Integrated thermal engineering analyses with heat transfer at periphery of planar solid oxide fuel cell

This paper focuses on the thermal engineering design and analysis of solid oxide fuel cell (SOFC) units, with emphasis on cell performance and component design. In engineering practice, insulation materials would be deployed as the enclosure of an SOFC stack to reduce the heat loss to the environment. In this work, a computational methodology has been implemented to characterize the thermal engineering performance of a planar SOFC. The present calculation procedure integrates the steady-sate electrochemical reactions of the SOFC with finite-element models for thermo-mechanical analyses of the interconnect through iteration processes, so that a unified temperature distribution with heat loss effect can be obtained. Present results show that the convergent rate of the adopted methodology is quite efficient, and that the temperature patterns are compatible with those reported in the literature.
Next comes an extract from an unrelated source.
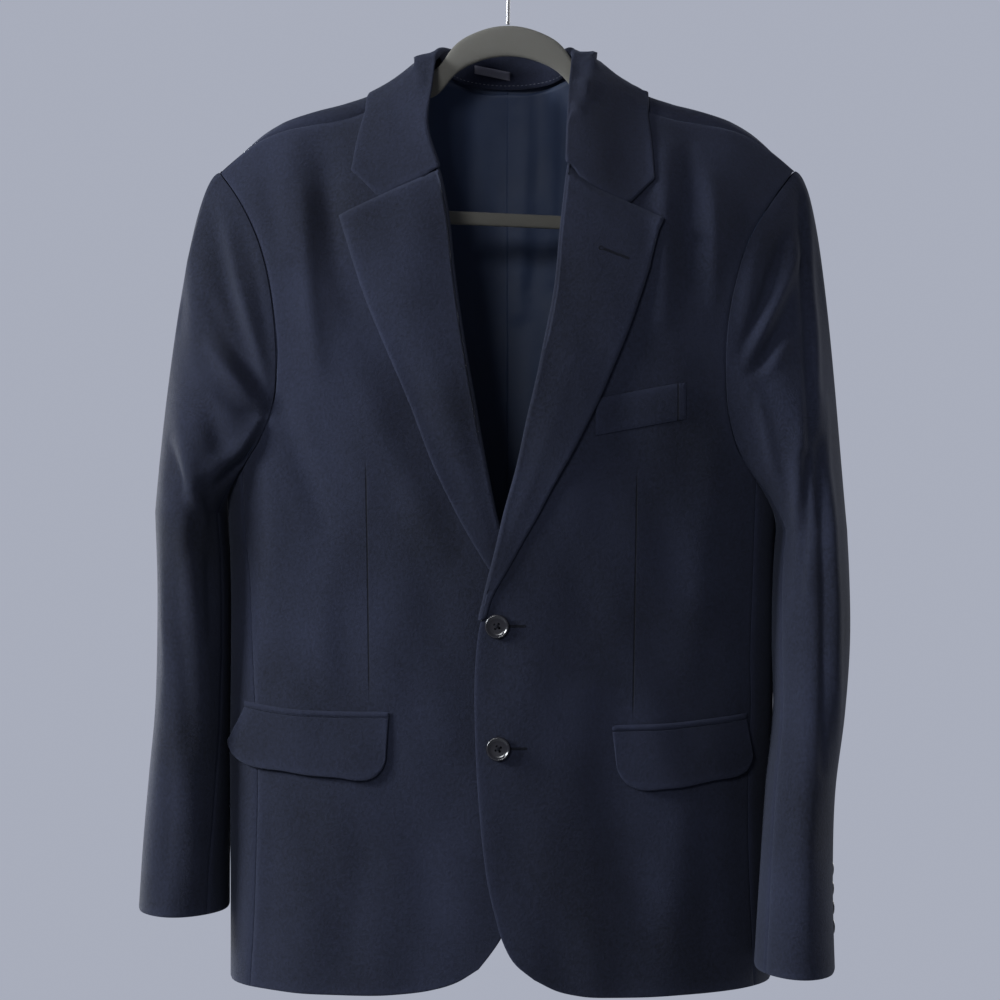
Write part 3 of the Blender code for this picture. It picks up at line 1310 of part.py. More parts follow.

Furthermore, this work has also developed a bulk heat-transfer model for simplified design analysis. The concept of total heat resistance is employed to facilitate the one-dimensional (1D) analyses and to determine the predominant parameters that affect heat-transfer behaviour. Moreover, some accommodation factors have been deduced to correlate the 1D results of lateral heat transfer with those of two-dimensional (2D) finite-element analyses, as this will be beneficial for rapid prototyping processes.